Nem mesmo quando as subversões são mencionadas diretamente algo original se concretiza como foi sugerido. Inicialmente, alguns sinais são dados de que Matt Bettinelli-Olpin e Tyler Gillett assumiriam as propostas mais ousadas cogitadas. Então, quando o terceiro ato chega, a ousadia se esvai em nome da manutenção de um status quo tradicional que a dupla de diretores não domina. No momento em que as convenções de uma franquia são enumeradas, há uma insistência muito grande no risco representado por uma escala maior que colocaria todos como possíveis vítimas (até os nomes mais consagrados do elenco); e quando o passado de Sam a assombra mais uma vez, o roteiro sugere uma natureza violenta da personagem. Mesmo que a encenação das mortes seja brutal, a quantidade elevada de mortes não é concretizada como se desconfiava porque a decisão segura de salvar alguns personagens impera. E a coragem de ressignificar a heroína para um papel oposto não passa de uma declaração dos cineastas de até onde se arriscariam.

Em termos dramatúrgicos, “Pânico VI” tenta estabelecer um arco baseado no conflito entre as irmãs Sam e Tara a propósito do peso do passado e da importância da liberdade.
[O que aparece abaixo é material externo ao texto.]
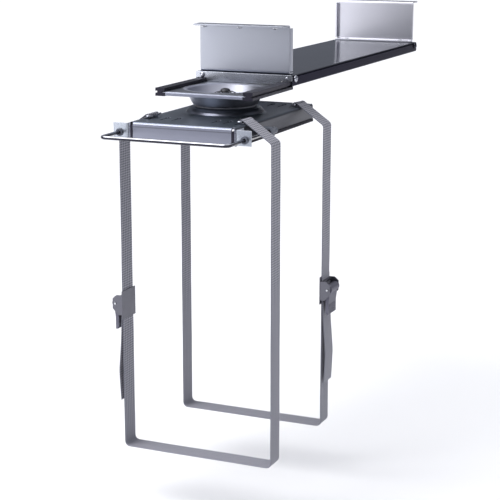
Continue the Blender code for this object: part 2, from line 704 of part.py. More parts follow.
washer = turned("pivot_washer", [(13.0 * MM, SEAT_TOP - TRAY_SHEET - GAP),
                                 (13.0 * MM, SEAT_TOP - TRAY_SHEET - 1.9 * MM),
                                 (5.3 * MM, SEAT_TOP - TRAY_SHEET - 1.9 * MM),
                                 (5.3 * MM, SEAT_TOP - TRAY_SHEET - GAP)], steps=24, closed=True)
place(washer, tray_body, (0, CARRIAGE_Y, 0), colour=CHROME, roughness=0.35, metallic=1.0)
nut = rod("pivot_lock_nut", 9.0 * MM, 7.0 * MM, hex_head=True)
place(nut, tray_body, (0, CARRIAGE_Y, SEAT_TOP - TRAY_SHEET - 2.2 * MM - 3.5 * MM), colour=CHROME,
      roughness=0.35, metallic=1.0)
cut(nut, tool(rod("nut_bore", 5.3 * MM, 0.02, segments=24), (0, CARRIAGE_Y, SEAT_TOP - 7.0 * MM)))

EAR_Y = TRAY_FRONT - 0.1 * MM
for side, label in ((-1, "left"), (1, "right")):
    ear_path = filleted([(side * 78.2 * MM, TRAY_FRONT + 22.0 * MM), (side * 78.2 * MM, EAR_Y),
                         (side * 99.0 * MM, EAR_Y)], 1.8 * MM, steps=4)
    ear = sheet(f"{label}_ear", ear_path, 20.0 * MM, 1.8 * MM, along="Z")
    place(ear, tray_body, (0, 0, TRAY_TOP - 12.0 * MM), colour=SATIN, roughness=0.35, metallic=0.9)
    cut(ear, tool(rod(f"{label}_bush_hole", 4.1 * MM, 0.02, axis="Y", segments=28),
                  (side * HANDLE_X, EAR_Y, HANDLE_Z)))
    cut(ear, tool(rod(f"{label}_ear_rivet_hole", 1.9 * MM, 0.01, axis="X", segments=16),
                  (side * 78.2 * MM, EAR_RIVET_Y, EAR_RIVET_Z)))
    rivet = turned(f"{label}_ear_rivet",
                   rivet_profile(3.2 * MM, 1.2 * MM, 1.6 * MM, 4.7 * MM, 2.8 * MM), steps=12)
    rivet.matrix_world = Matrix.Rotation(math.radians(90 * side), 4, "Y")
    place(rivet, tray_body, (side * 79.4 * MM, EAR_RIVET_Y, EAR_RIVET_Z), colour=CHROME,
          roughness=0.3, metallic=1.0)
    bush = turned(f"{label}_handle_bush", [
        (4.6 * MM, 3.4 * MM), (5.1 * MM, 2.9 * MM), (5.1 * MM, 1.2 * MM), (3.8 * MM, 1.2 * MM),
        (3.8 * MM, -1.2 * MM), (5.1 * MM, -1.2 * MM), (5.1 * MM, -2.6 * MM), (4.6 * MM, -3.2 * MM),
        (WIRE_BORE, -3.2 * MM), (WIRE_BORE, 3.4 * MM)], steps=20, closed=True)
    bush.matrix_world = Matrix.Rotation(math.radians(90), 4, "X")
    place(bush, tray_body, (side * HANDLE_X, EAR_Y, HANDLE_Z), colour=GREY, roughness=0.45)
    guide = box(f"{label}_handle_guide", (17.6 * MM, 10.0 * MM, 12.0 * MM))
    place(guide, tray_body, (side * (TRAY_WIDTH / 2 + GAP + 8.8 * MM), GUIDE_Y, HANDLE_Z),
          colour=GREY, roughness=0.45)
    bevel(guide, 0.8 * MM)
    stud = turned(f"{label}_guide_stud", [
        (0.0, -1.0 * MM), (2.2 * MM, -1.0 * MM), (2.2 * MM, -5.5 * MM), (3.4 * MM, -5.5 * MM),
        (2.6 * MM, -7.2 * MM), (0.0, -7.2 * MM)], steps=16)
    stud.matrix_world = Matrix.Rotation(math.radians(90 * side), 4, "Y")
    join(guide, tool(stud, (side * (TRAY_WIDTH / 2 + GAP + 3.0 * MM), GUIDE_Y, HANDLE_Z)))
    cut(guide, tool(rod(f"{label}_guide_bore", WIRE_BORE, 0.02, axis="Y", segments=20),
                    (side * HANDLE_X, GUIDE_Y, HANDLE_Z)))
    # Moulded plug in the gap between the front flange and the side flange
    plug_low = TAIL_Z[-1]
    plug_high = TRAY_TOP - TRAY_SHEET - 2.2 * MM
    plug = box(f"{label}_corner_plug", (CORNER_GAP - 2 * GAP, 8.0 * MM, plug_high - plug_low))
    place(plug, tray_body, (side * (TRAY_WIDTH / 2 - TRAY_SHEET - CORNER_GAP / 2), TRAY_FRONT + 4.4 * MM,
                            (plug_high + plug_low) / 2), colour=BLACK, roughness=0.6)
    bevel(plug, 0.5 * MM)
    # Rubber edging pushed on the side flange's lower edge
    inner = TRAY_WIDTH / 2 - TRAY_SHEET
    trim_outline = [
        (inner - 1.6 * MM, TRAY_FOOT - 1.6 * MM), (inner + 3.6 * MM, TRAY_FOOT - 1.6 * MM),
        (inner + 3.6 * MM, TRAY_FOOT + 2.3 * MM), (inner + 2.3 * MM, TRAY_FOOT + 2.3 * MM),
        (inner + 2.3 * MM, TRAY_FOOT - 0.3 * MM), (inner - 0.3 * MM, TRAY_FOOT - 0.3 * MM),
        (inner - 0.3 * MM, TRAY_FOOT + 2.3 * MM), (inner - 1.6 * MM, TRAY_FOOT + 2.3 * MM),
    ]
    outline = [(side * x, z) for x, z in trim_outline]
    if side < 0:
        outline.reverse()
    trim_front = TRAY_FRONT + 24.0 * MM
    trim_rear = TRAY_FRONT + TRAY_LENGTH - 3.0 * MM
    trim = slab(f"{label}_edge_trim", outline, trim_rear - trim_front, across="Y")
    place(trim, tray_body, (0, (trim_front + trim_rear) / 2, 0), colour=BLACK, roughness=0.7)


# ---------------------------------------------------------------- pull handle
bar_y = TRAY_FRONT - HANDLE_REACH
tail_y = GUIDE_Y + 14.0 * MM
handle_path = filleted([(-HANDLE_X, tail_y, HANDLE_Z), (-HANDLE_X, bar_y, HANDLE_Z),
                        (HANDLE_X, bar_y, HANDLE_Z), (HANDLE_X, tail_y, HANDLE_Z)],
                       HANDLE_CORNER, steps=7)
handle = wire("handle_bail", handle_path, WIRE_RADIUS)
place(handle, handle_body, (0, 0, 0), colour=CHROME, roughness=0.08, metallic=1.0)
for side, label in ((-1, "left"), (1, "right")):
    cap = turned(f"{label}_handle_cap", [
        (0.0, 17.0 * MM), (3.2 * MM, 17.0 * MM), (4.4 * MM, 15.8 * MM), (4.4 * MM, 5.4 * MM),
        (WIRE_BORE, 5.4 * MM), (WIRE_BORE, 14.3 * MM), (0.0, 14.3 * MM)], steps=20)
    cap.matrix_world = AXIS_TURN["Y"]
    place(cap, handle_body, (side * HANDLE_X, GUIDE_Y, HANDLE_Z), colour=GREY, roughness=0.45)


# ---------------------------------------------------------------- straps, hooks and buckles
def strap_path():
    """Centreline of a strap from the left hook round the case to the right hook."""
    loop = HOOK_WIRE + GAP + WEB / 2
    edge = (74.8 * MM, TRAY_TOP + 1.6 * MM)
    reach = Vector(edge) - Vector((HOOK_X, HOOK_Z))
    lean = math.atan2(reach[1], reach[0]) + math.acos(loop / reach.length)
    fold = [(HOOK_X + 3.0 * MM, HOOK_Z - loop)]
    fold += arc_points((HOOK_X, HOOK_Z), loop, -math.pi / 2, -TURN + lean, 12)
    sling = filleted([fold[-1], edge, (WEB_X, CASE_TOP + 1.7 * MM), (WEB_X, WEB_BOTTOM), (0, WEB_BOTTOM)],
                     [0, 5.0 * MM, 5.0 * MM, 7.0 * MM, 0], steps=5)
    right = [(p[0], p[1]) for p in fold] + [(p[0], p[1]) for p in sling[1:-1]]
    left = [(-x, z) for x, z in right]
    return left + right[::-1]


def build_strap(label, y, side):
    """Webbing loop, its two wire hooks, the cam buckle on one side and the loose tail."""
    strap = sheet(f"{label}_strap", strap_path(), WEB_WIDTH, WEB, along="Y")
    place(strap, tray_body, (0, y, 0), colour=WEBBING, roughness=0.8)
    for s, where in ((-1, "left"), (1, "right")):
        rod_end, shoulder = 17.2 * MM, 4.4 * MM
        half = [(HOOK_X, rod_end), (HOOK_X - shoulder, rod_end), (PRONG_X, 4.0 * MM)]
        corners = half + [(x, -d) for x, d in reversed(half)]
        loop = [(s * x, d, 0.0) for x, d in corners]
        hook = wire(f"{label}_hook_{where}", filleted(loop, 1.9 * MM, steps=2, closed=True), HOOK_WIRE,
                    closed=True, resolution=1)
        place(hook, tray_body, (0, y, HOOK_Z), colour=CHROME, roughness=0.25, metallic=1.0)
        prong = tool(rod(f"{label}_prong_{where}", HOOK_WIRE * 0.98, 8.6 * MM, segments=12),
                     (s * PRONG_X, y, HOOK_Z - 4.3 * MM))
        join(hook, prong)
    # Cam buckle
    frame = box(f"{label}_buckle_frame", (1.0 * MM, 38.0 * MM, 40.0 * MM))
    place(frame, tray_body, (side * 109.9 * MM, y, BUCKLE_Z), colour=(0.17, 0.17, 0.2), roughness=0.4,
          metallic=0.8)
    cheek = filleted([(109.6 * MM, 14.0 * MM), (109.6 * MM, -14.0 * MM), (117.0 * MM, -14.0 * MM),
                      (125.0 * MM, -5.0 * MM), (125.0 * MM, 9.0 * MM), (119.0 * MM, 14.0 * MM)],
                     1.5 * MM, steps=2, closed=True)
    cheek_outline = [(side * p[0], p[1]) for p in cheek]
    for d in (-1, 1):
        piece = slab(f"{label}_cheek_{d + 1}", cheek_outline, 2.0 * MM, across="Y")
        join(frame, tool(piece, (0, y + d * 17.3 * MM, BUCKLE_Z)))
    for name, x, z in (("top", 113.2 * MM, 12.0 * MM), ("low", 115.0 * MM, -12.0 * MM)):
        bar = box(f"{label}_{name}_crossbar", (1.7 * MM, 35.0 * MM, 3.6 * MM))
        join(frame, tool(bar, (side * x, y, BUCKLE_Z + z)))
    pin_z = BUCKLE_Z + 2.0 * MM
    cut(frame, tool(rod(f"{label}_pin_bore", 1.8 * MM, 0.05, axis="Y", segments=16),
                    (side * LEVER_X, y, pin_z)))
    pin = rod(f"{label}_buckle_pin", 1.5 * MM, 38.4 * MM, axis="Y", segments=16)
    place(pin, tray_body, (side * LEVER_X, y, pin_z), colour=CHROME, roughness=0.3, metallic=1.0)
    pivot = body(f"{label}_lever_body", (side * LEVER_X, y, pin_z), tray_body)
    # Lever: a round cam on the pin and a flat arm lying down over the webbing
    cam = 6.4 * MM
    arm = [(-3.2 * MM, -5.5 * MM), (-3.2 * MM, -33.0 * MM), (-1.6 * MM, -37.0 * MM), (1.2 * MM, -37.0 * MM),
           (1.2 * MM, -20.0 * MM), (3.0 * MM, -5.6 * MM)]
    start = math.atan2(-5.6, 3.0)
    end = math.atan2(-5.5, -3.2) + TURN
    outline = arc_points((0, 0), cam, start, end, 18) + arm[1:5]
    lever = slab(f"{label}_buckle_lever", [(side * p[0], p[1]) for p in outline], 30.8 * MM, across="Y")
    place(lever, pivot, (side * LEVER_X, y, pin_z), colour=(0.13, 0.13, 0.155), roughness=0.45)
    cut(lever, tool(rod(f"{label}_lever_bore", 1.8 * MM, 0.05, axis="Y", segments=16),
                    (side * LEVER_X, y, pin_z)))
    tail = filleted([(112.9 * MM, 9.0 * MM), (112.9 * MM, -16.0 * MM), (114.4 * MM, -50.0 * MM),
                     (118.0 * MM, -95.0 * MM), (116.0 * MM, -138.0 * MM)], 60.0 * MM, steps=5)
    loose = sheet(f"{label}_strap_tail", [(side * p[0], p[1]) for p in tail], WEB_WIDTH, WEB, along="Y")
    place(loose, tray_body, (0, y, BUCKLE_Z), colour=WEBBING, roughness=0.8)


build_strap("front", STRAP_Y[0], -1)
build_strap("rear", STRAP_Y[1], 1)
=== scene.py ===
"""Looks of the under-desk computer holder, built around its CAD parts.

Frame: metres, +X right, +Y rear (into the track), +Z up.
Origin: middle of the top of the front hanger's flange.
"""
import math
import bmesh
import bpy
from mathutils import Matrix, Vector


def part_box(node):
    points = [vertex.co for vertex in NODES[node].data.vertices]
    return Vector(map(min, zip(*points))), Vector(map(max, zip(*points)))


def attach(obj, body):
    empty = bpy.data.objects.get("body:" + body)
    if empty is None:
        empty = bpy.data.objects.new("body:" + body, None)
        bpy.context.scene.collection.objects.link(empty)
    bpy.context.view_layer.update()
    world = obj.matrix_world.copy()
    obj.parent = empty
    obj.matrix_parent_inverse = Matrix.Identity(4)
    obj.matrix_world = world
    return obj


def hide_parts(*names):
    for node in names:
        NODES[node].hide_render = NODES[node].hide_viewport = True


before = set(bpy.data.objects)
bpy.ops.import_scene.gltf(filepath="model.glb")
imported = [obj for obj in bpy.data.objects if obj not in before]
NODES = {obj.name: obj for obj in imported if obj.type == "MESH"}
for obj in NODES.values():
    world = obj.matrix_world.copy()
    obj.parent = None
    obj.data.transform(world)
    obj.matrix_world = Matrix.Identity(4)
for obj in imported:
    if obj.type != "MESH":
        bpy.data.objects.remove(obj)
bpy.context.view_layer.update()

MM = 0.001
SIDES = ("left", "right")
ENDS = ("front", "rear")
SIDE_SIGNS = ((-1, "left"), (1, "right"))

# Measures repeated from the CAD source
TRACK_TOP = -0.068
CARRIAGE_Y = -0.054
TRAY_FRONT = -0.190
TRAY_TOP = TRACK_TOP - 0.047
CASE_TOP = TRACK_TOP - 0.0726
CASE_HEIGHT = 0.440
WEB_WIDTH = 0.030
WEB = 0.0014
WEB_X = 0.1112
WEB_BOTTOM = CASE_TOP - CASE_HEIGHT - 0.0011
HOOK_X = 0.069
PRONG_X = 0.0615
HOOK_Z = TRAY_TOP + 0.0032
HOOK_WIRE = 0.0012
HANDLE_X = 0.090
HANDLE_WIRE = 0.0025
HANDLE_CORNER = 0.007
LEVER_X = 0.1208
STRAP_Y = {"front": TRAY_FRONT + 0.051, "rear": TRAY_FRONT + 0.236}
STRAP_SIDE = {"front": -1, "rear": 1}
BUCKLE_Z = CASE_TOP - 0.236

# Bowl of the carriage plate, as distances from its middle: its rim, and where the flat's front lip starts
BOWL_RIM = (0.0585, 0.0575)
LIP_START = (0.060, 0.064)

# Webbing: weave pitches, raised ribs, rolled edges and the step of its points
FLOAT_LENGTH = 0.0034
FLOAT_WIDTH = 0.0050
PICK_LENGTH = 0.00085
PICK_WIDTH = 0.0017
RIB_PITCH = 0.0015
RIBS = 20
RIB_HEIGHT = 0.10 * MM
ROLLED_EDGE = WEB * 0.42
STRIP_STEP = 0.0025

# Sewing: rows as distances from a strap's ends and from a tail's free end
STITCHES_PER_ROW = 9
SEAM_ROWS = [0.0156, 0.0172]
HEM_ROWS = [0.0035, 0.0085]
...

Correndo em paralelo, a produção também tenta construir um grupo coeso em torno de Sam, Tara, Mindy e Chad que faça o público se importar e gostar dos novos personagens. O segundo ponto pode funcionar para parte dos espectadores que sejam mais afetados pelas cenas pontualmente inovadoras, mas ter um efeito incompleto para outra parte da audiência. Já o primeiro ponto parece ser inconscientemente sintomático do próprio filme como um todo no que ele tem de virtuoso e de insuficiente. Quando os monólogos finais explicam as razões para os crimes, a fluidez entre tradição e subversão aparece novamente sob a forma de uma motivação que mantém as convenções da franquia e apresenta traços alheios ao universo. Porém, os diretores criam uma fluidez irregular, que remete ao pedido de Tara para Sam soltá-la. No caso, Matt Bettinelli-Olpin e Tyler Gillett não conseguem se soltar de um apego vazio à franquia para alçar os próprios voos criativos.